In my view, Michael Portillo was absolutely right in his decision to keep "gays" (dread word!) well beyond the perimeter fence of the Armed Forces. Michael is a just man, of resolute principle and firm thighs. He knows as well as I do that it is simply not on to have a crack SAS squad which is meant to be preparing for a breakneck mission against the forces of Saddam all the time worrying about whether their blow-driers will fit in their rucksacks. If this had been the case, then war hero Mr Andy McNab's tome would have been re-titled Yoo-hoo Two Zero, and the audio-cassette narrated by Mr John Inman, with the part of Saddam read in a deep voice by Mollie Sugden.

It goes without saying that homosexuality is profoundly at odds with the British way of life, as exemplified in the finest traditions of our great public schools. As the proud product of Baster's Academy for Boys (Motto: "Baste up, the Basters!

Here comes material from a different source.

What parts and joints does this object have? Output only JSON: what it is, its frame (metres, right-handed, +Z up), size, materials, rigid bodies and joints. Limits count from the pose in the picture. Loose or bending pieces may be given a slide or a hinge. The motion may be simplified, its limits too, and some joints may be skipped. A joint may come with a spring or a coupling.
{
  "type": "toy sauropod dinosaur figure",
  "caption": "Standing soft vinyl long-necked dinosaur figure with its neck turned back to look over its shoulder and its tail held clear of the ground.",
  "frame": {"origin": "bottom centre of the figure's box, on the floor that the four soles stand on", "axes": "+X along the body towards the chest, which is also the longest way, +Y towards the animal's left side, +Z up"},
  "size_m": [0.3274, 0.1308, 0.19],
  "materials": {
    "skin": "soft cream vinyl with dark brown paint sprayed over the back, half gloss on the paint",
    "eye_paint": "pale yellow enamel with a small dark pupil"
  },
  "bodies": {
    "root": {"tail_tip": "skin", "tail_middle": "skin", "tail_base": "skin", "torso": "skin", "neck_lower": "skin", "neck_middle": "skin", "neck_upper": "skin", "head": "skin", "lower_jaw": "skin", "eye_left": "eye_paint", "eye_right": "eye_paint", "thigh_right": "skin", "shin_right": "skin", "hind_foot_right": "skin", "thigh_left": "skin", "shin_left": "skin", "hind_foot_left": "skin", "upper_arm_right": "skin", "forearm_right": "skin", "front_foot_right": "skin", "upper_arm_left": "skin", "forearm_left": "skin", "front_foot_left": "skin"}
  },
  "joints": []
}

Baste Up, Baste Up and Baste the Ball!"), I can vouch that we were all brought up to be defiantly heterosexual, so much so that we would make a point of calling the more effeminate younger lads by girls' names only, thus establishing a strong male ethos throughout the establishment.

This robust practice was bolstered by one or two manly traditions. Throughout the year all but the most senior boys would wear shorts, though prefects were permitted to wear just pants. Cold showers were de rigueur, with a hearty rub-down provided by the Keeper of Towels, a hotly-contested post usually awarded to the senior pupil who had proved himself most handy on the rugger pitch. Outdoor sports were encouraged, including Basters' very own school game, dating back to the early 19th century, of Buttocks. This involved 11 boys per side, each team possessing a minimum of 22 buttocks. Each player would pummel the buttocks of the opposing team for a full hour, and then the game would commence. Hearty outdoors stuff, very energetic and character-forming - but not the sort of thing favoured by the sissy element, for whom patriotic on-pitch nudity was anathema.

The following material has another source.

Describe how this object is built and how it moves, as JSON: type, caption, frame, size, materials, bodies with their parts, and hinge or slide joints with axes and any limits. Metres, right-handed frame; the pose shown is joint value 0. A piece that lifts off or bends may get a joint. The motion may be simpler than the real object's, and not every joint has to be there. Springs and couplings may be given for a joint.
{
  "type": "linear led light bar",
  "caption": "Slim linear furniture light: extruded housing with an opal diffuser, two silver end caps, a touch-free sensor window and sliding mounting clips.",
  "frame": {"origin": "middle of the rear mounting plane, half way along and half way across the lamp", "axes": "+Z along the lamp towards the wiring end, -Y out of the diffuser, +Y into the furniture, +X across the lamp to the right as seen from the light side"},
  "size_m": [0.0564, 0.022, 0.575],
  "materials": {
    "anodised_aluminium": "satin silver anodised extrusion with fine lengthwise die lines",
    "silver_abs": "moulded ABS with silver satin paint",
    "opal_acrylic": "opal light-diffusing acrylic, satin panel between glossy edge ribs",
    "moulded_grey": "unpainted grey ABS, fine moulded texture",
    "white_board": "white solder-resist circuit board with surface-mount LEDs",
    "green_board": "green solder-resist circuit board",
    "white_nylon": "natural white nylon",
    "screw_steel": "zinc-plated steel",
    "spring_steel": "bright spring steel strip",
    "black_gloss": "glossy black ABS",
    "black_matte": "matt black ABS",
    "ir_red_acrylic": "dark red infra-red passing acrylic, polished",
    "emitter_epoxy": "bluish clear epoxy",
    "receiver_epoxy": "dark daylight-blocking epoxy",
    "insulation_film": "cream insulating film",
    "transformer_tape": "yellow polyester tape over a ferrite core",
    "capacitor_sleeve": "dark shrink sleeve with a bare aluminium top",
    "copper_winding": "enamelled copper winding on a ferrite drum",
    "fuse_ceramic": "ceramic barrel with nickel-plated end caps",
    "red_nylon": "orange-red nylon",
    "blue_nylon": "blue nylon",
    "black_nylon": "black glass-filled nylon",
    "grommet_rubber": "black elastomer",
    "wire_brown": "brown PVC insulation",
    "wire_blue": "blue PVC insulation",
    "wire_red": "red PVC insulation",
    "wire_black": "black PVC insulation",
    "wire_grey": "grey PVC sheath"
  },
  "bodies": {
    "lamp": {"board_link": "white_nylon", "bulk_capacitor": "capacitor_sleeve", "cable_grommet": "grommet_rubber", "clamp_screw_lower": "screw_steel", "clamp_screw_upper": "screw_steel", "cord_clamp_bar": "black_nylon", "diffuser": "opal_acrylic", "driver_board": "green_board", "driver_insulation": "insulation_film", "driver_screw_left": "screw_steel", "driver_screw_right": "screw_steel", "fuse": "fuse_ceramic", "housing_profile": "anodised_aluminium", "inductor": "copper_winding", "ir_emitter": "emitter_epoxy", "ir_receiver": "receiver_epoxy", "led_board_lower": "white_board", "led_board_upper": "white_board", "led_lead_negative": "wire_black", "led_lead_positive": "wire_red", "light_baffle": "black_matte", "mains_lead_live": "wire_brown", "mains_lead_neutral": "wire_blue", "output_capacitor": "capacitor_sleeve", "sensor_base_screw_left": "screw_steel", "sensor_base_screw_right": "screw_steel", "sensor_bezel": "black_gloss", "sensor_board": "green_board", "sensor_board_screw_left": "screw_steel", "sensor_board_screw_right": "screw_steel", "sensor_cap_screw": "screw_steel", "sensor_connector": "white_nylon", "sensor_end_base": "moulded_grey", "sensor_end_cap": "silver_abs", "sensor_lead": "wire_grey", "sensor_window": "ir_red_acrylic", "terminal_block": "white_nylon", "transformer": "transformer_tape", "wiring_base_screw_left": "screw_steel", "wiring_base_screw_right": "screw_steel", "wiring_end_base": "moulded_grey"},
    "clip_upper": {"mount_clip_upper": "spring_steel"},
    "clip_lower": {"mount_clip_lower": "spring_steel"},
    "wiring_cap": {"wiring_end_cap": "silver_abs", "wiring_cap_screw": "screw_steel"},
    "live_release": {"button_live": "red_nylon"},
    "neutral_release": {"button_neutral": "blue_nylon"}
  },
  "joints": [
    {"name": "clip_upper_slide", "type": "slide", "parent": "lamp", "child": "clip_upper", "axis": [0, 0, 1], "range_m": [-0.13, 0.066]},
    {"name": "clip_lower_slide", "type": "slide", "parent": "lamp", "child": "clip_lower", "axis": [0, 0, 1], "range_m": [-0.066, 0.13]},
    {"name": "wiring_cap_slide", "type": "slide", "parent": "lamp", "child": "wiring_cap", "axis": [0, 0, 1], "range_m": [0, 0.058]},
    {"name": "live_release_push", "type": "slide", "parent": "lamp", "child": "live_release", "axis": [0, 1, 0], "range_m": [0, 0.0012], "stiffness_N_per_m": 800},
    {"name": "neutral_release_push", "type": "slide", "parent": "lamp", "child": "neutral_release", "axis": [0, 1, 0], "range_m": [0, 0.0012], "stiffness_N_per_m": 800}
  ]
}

I am reliably informed that some of our more permissive educational establishments favour theatrical entertainments, often veering towards the louche. Happily, this is not a tradition followed by Basters', which restricts itself to an annual production of Seven Brides for Seven Brothers.

Cambridge University proved equally sturdy. During my time there, one restricted one's passions to the realm of intellectual advancement. I well remember the various male groups that used to meet in one another's rooms to debate matters of the very highest import. A period of heated cut-and-thrust, charged with passion and vitality, would be followed by a brief time for debate. On the playing-field, too, we displayed the very essence of British masculinity, going outside in all weathers to play a round of croquet, just so long as we were well wrapped up and there wasn't a chill in the air. On many occasions, we would encounter female students. I can assure you we took a healthy interest in their indubitable charms - and excellent cooks some of them turned out to be.

After Cambridge, many of us were drawn to a career in politics. Memories of the deprivations suffered by so many millions in the General Strike and the subsequent horror of the Jarrow Marches inevitably drew us into joining the Conservative Party. Before putting themselves up for adoption by local Conservative Associations, many of my more astute contemporaries took the wise precaution of first locating, vetting, investing in and acquiring a first wife, and it was here that they came to know the female sex - with all its infamous wiles! - at first hand. Some were gifted at flower arrangement, others in small talk, still others in displaying great loyalty - but all had what one might call that indefinable "womanly" quality that marked them out as having never been educated at an all-male British public school.

So despite what its left-leaning "gay" (dread word!) critics might have us believe, the British Establishment remains heterosexual to the core - and so say all of us!